Enjoying a walk through the woods with her camera, Woodbury resident Thanna Goff had been looking forward to taking some early spring shots around Carver Lake. “I saw something in the tree, so I snuck up on it slowly so it wouldn’t fly away,” Goff says. “When I got close enough, I realized it couldn’t.”
Goff had stumbled upon a female red–tailed hawk, later named Pfeiffer. She was caught by the wing and was hanging from a branch by a piece of fishing line. Goff called local authorities, who directed her to the University of Minnesota’s Raptor Center in St. Paul. They dispatched local volunteers to help.

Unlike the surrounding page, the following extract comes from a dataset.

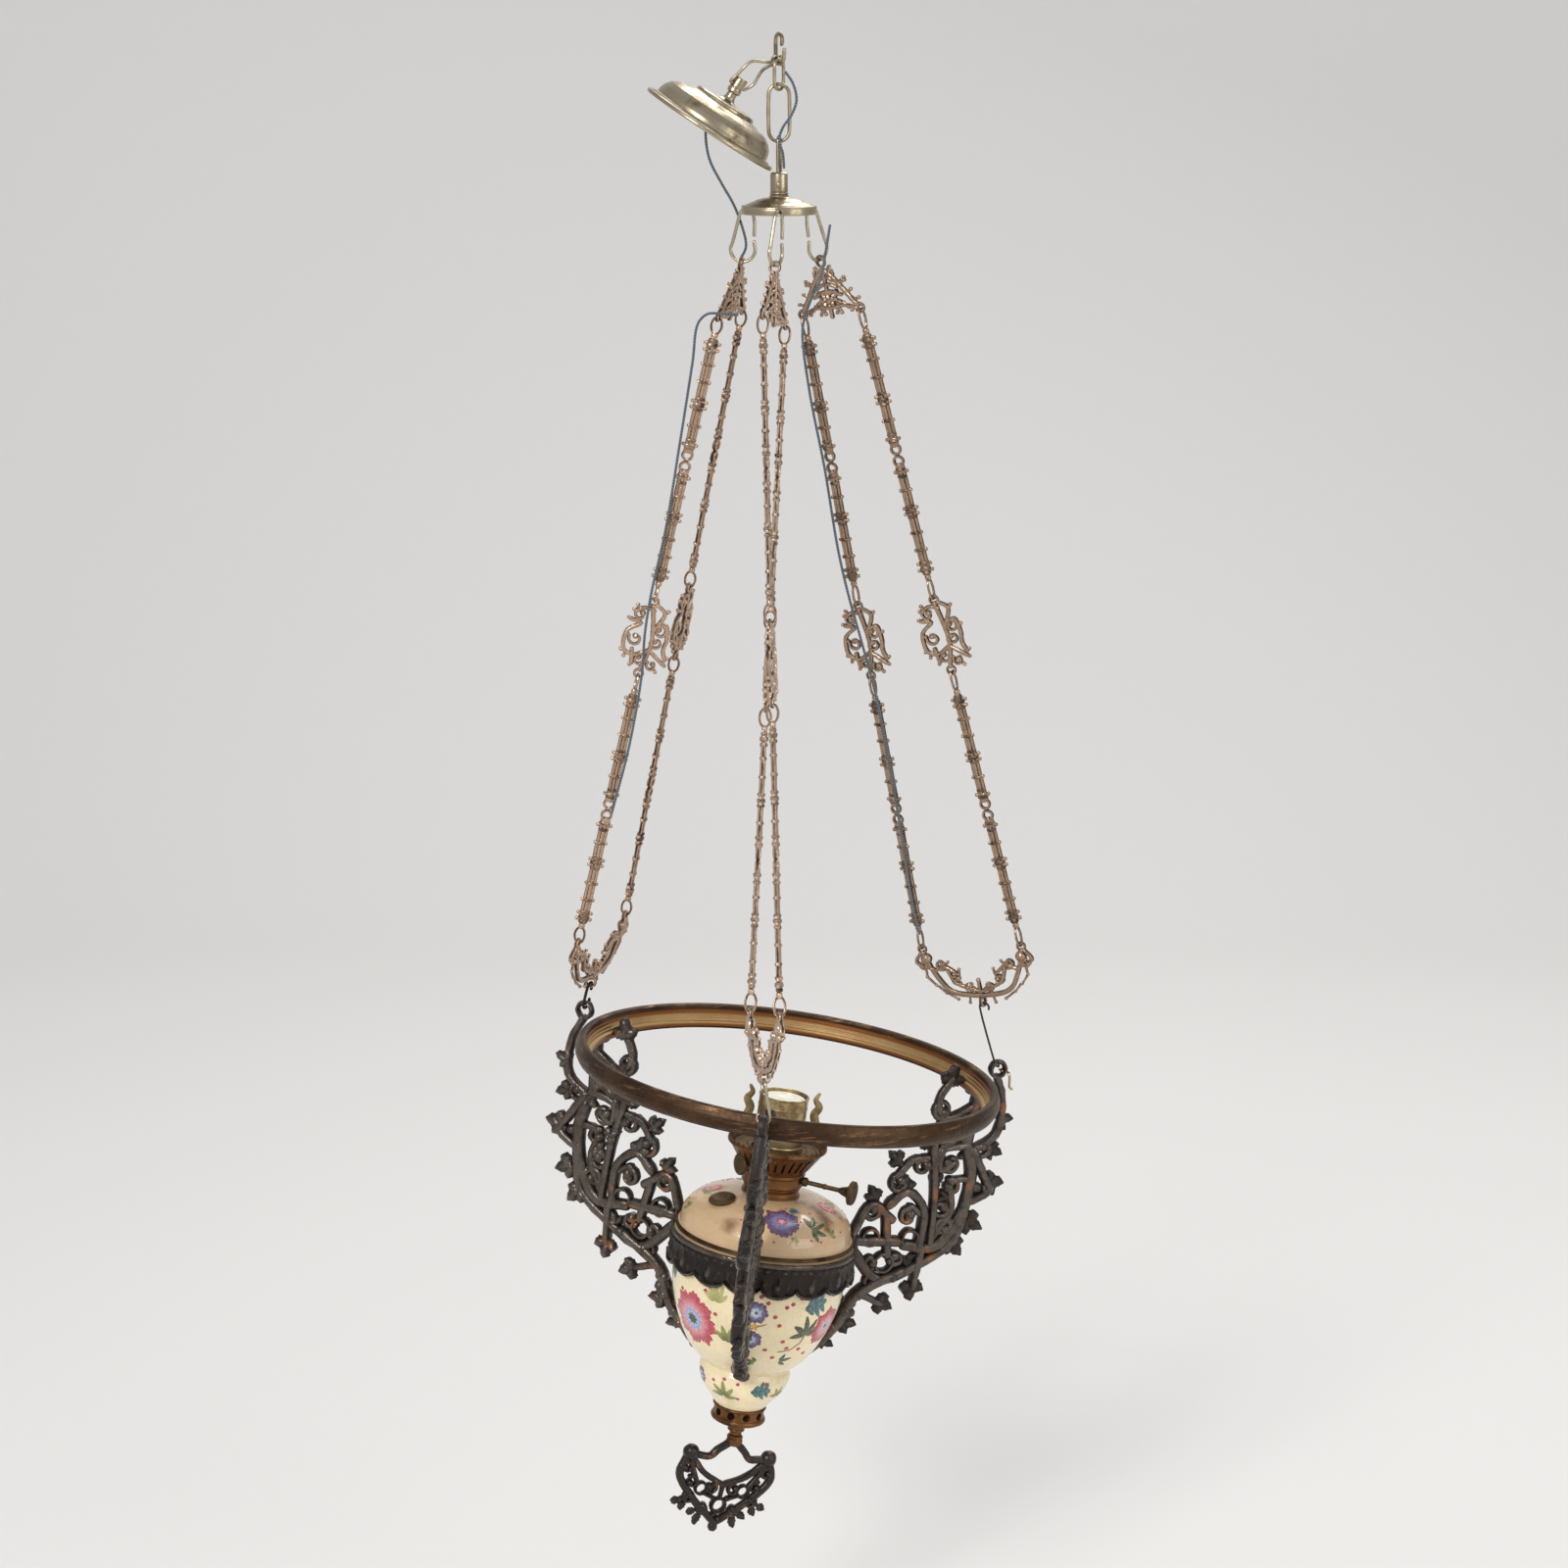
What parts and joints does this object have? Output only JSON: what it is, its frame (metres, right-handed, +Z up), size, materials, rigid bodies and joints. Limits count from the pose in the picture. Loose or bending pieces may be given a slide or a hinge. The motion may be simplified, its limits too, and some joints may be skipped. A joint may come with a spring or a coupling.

The hawk was carefully cut down and caught in a tarp by Goff and volunteers. “She was stressed and worn down,” Goff says. But Pfeiffer quickly recovered and was on her way. “It was a great experience,” Goff says. “I have a newfound appreciation for the incredible work that the Raptor Center does.”
The Raptor Center provides medical care to birds in need all over Minnesota. “We see over a thousand a year, and we have a constant case load of birds,” says Julia Ponder, executive director and veterinarian. Not only is the center focused on treating animals, but they also do research and education. “We want to understand how raptors survive in a human-impacted landscape. We want to engage people with these environmental issues. If they know them, they’ll care about them,” Ponder says.